Give the listing again in full, exactly as written.

** START **

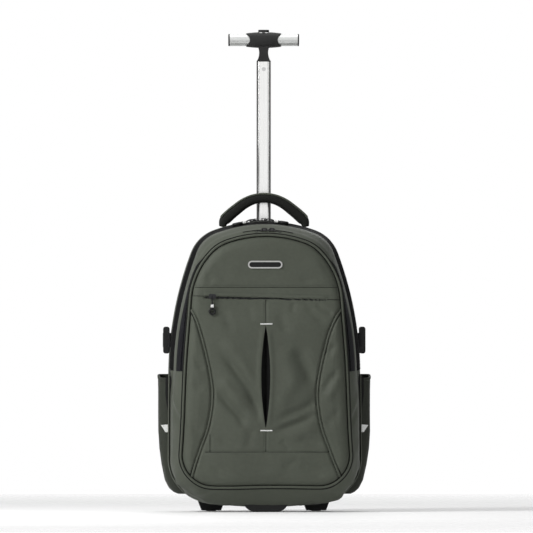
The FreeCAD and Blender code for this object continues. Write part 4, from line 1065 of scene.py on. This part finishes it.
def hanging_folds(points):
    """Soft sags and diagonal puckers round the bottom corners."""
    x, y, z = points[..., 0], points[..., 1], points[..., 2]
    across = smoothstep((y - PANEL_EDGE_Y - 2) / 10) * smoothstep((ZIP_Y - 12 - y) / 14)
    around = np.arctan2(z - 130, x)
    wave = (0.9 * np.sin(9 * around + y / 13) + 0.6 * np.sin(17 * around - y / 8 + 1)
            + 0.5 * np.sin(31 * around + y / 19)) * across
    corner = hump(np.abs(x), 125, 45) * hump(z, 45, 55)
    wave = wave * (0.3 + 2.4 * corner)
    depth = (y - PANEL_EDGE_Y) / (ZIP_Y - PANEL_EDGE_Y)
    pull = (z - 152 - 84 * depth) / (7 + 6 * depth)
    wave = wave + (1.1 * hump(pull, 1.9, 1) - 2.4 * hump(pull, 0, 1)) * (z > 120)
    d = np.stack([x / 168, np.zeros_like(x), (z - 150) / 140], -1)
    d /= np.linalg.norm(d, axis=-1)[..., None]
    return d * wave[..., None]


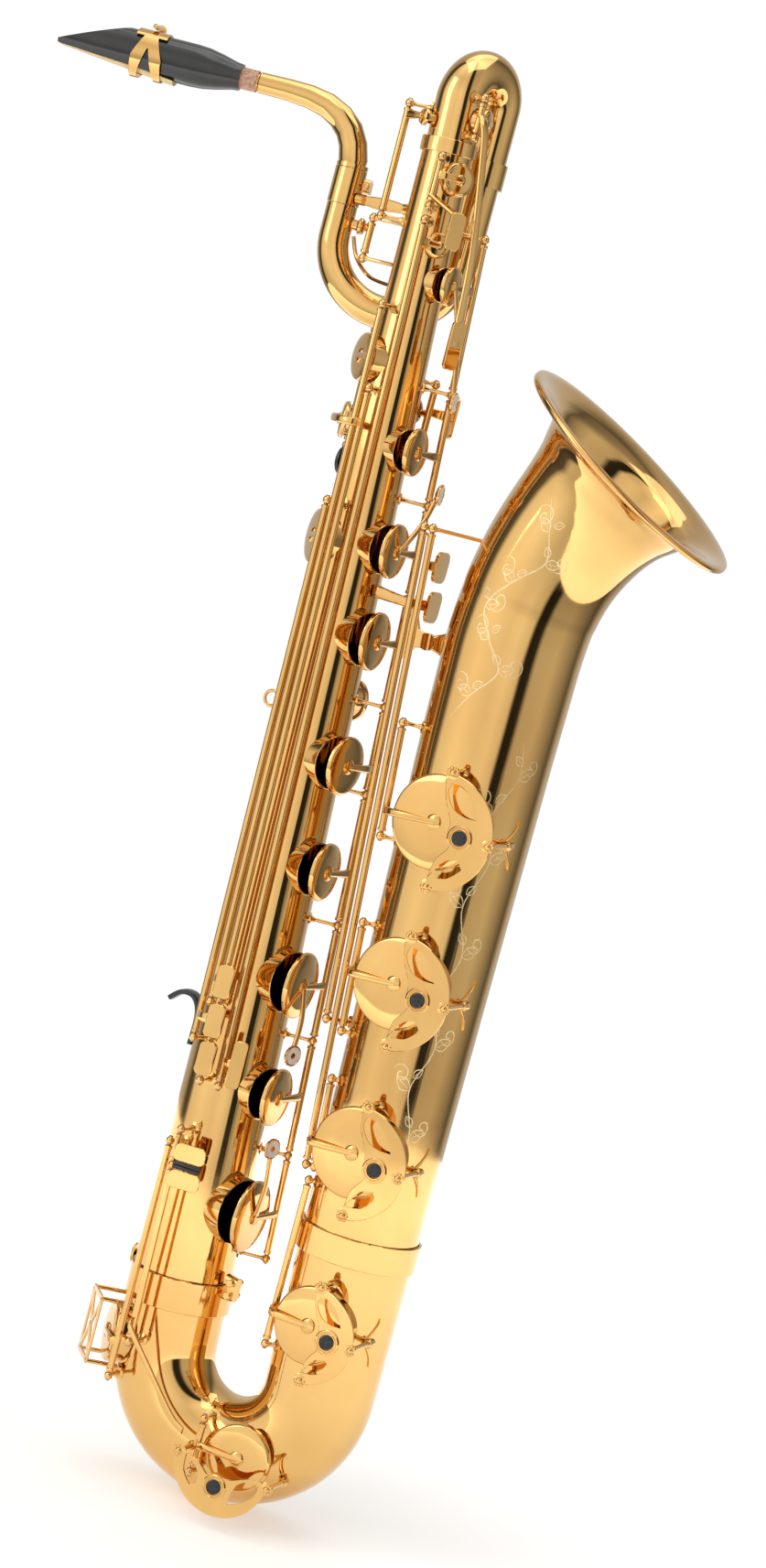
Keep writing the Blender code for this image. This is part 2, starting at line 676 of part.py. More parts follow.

** END **

## Expected answer:
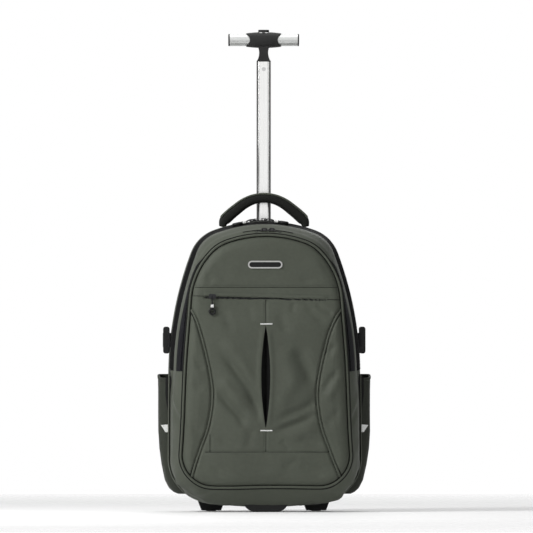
The FreeCAD and Blender code for this object continues. Write part 4, from line 1065 of scene.py on. This part finishes it.
def hanging_folds(points):
    """Soft sags and diagonal puckers round the bottom corners."""
    x, y, z = points[..., 0], points[..., 1], points[..., 2]
    across = smoothstep((y - PANEL_EDGE_Y - 2) / 10) * smoothstep((ZIP_Y - 12 - y) / 14)
    around = np.arctan2(z - 130, x)
    wave = (0.9 * np.sin(9 * around + y / 13) + 0.6 * np.sin(17 * around - y / 8 + 1)
            + 0.5 * np.sin(31 * around + y / 19)) * across
    corner = hump(np.abs(x), 125, 45) * hump(z, 45, 55)
    wave = wave * (0.3 + 2.4 * corner)
    depth = (y - PANEL_EDGE_Y) / (ZIP_Y - PANEL_EDGE_Y)
    pull = (z - 152 - 84 * depth) / (7 + 6 * depth)
    wave = wave + (1.1 * hump(pull, 1.9, 1) - 2.4 * hump(pull, 0, 1)) * (z > 120)
    d = np.stack([x / 168, np.zeros_like(x), (z - 150) / 140], -1)
    d /= np.linalg.norm(d, axis=-1)[..., None]
    return d * wave[..., None]


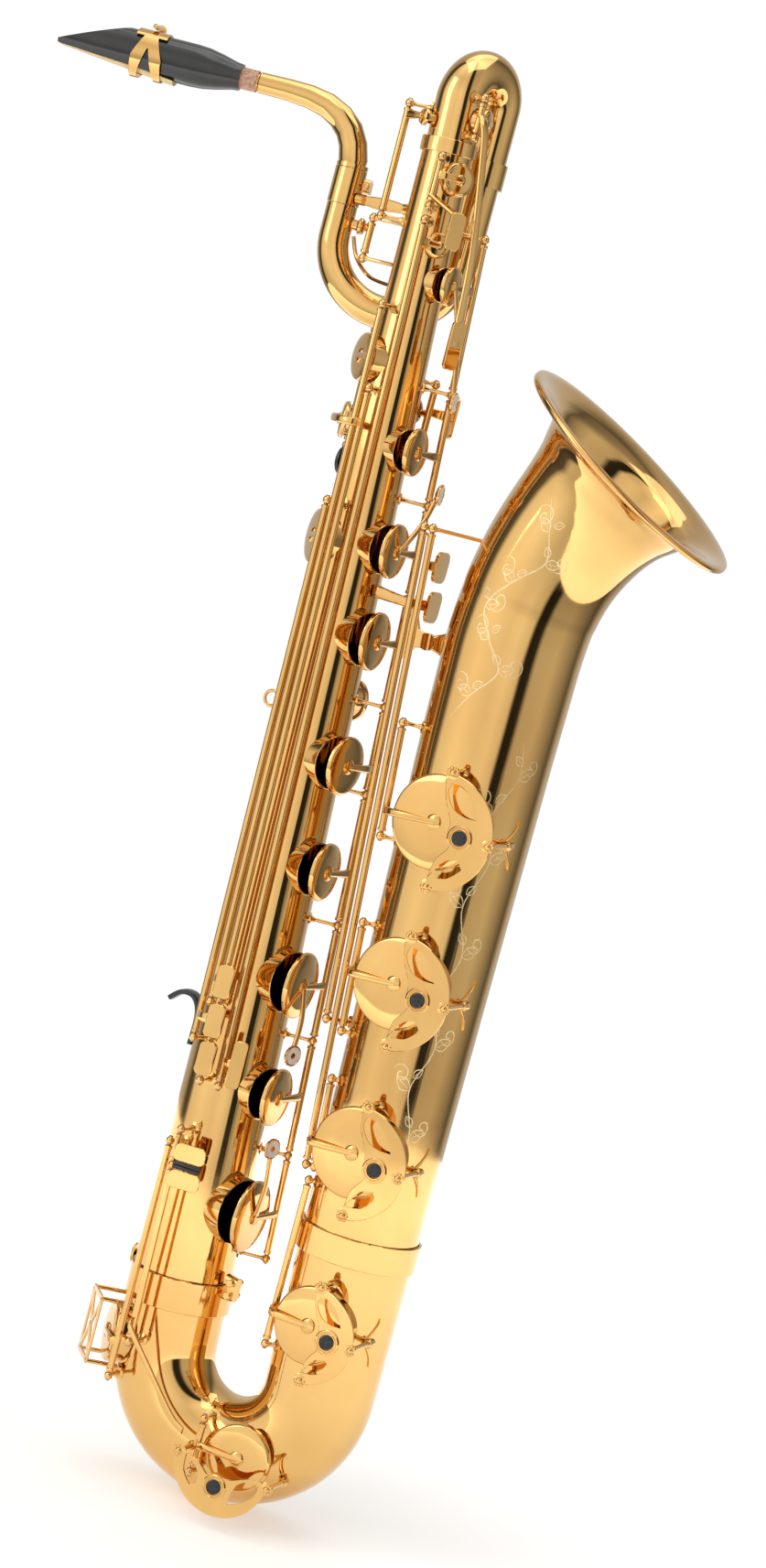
Keep writing the Blender code for this image. This is part 2, starting at line 676 of part.py. More parts follow.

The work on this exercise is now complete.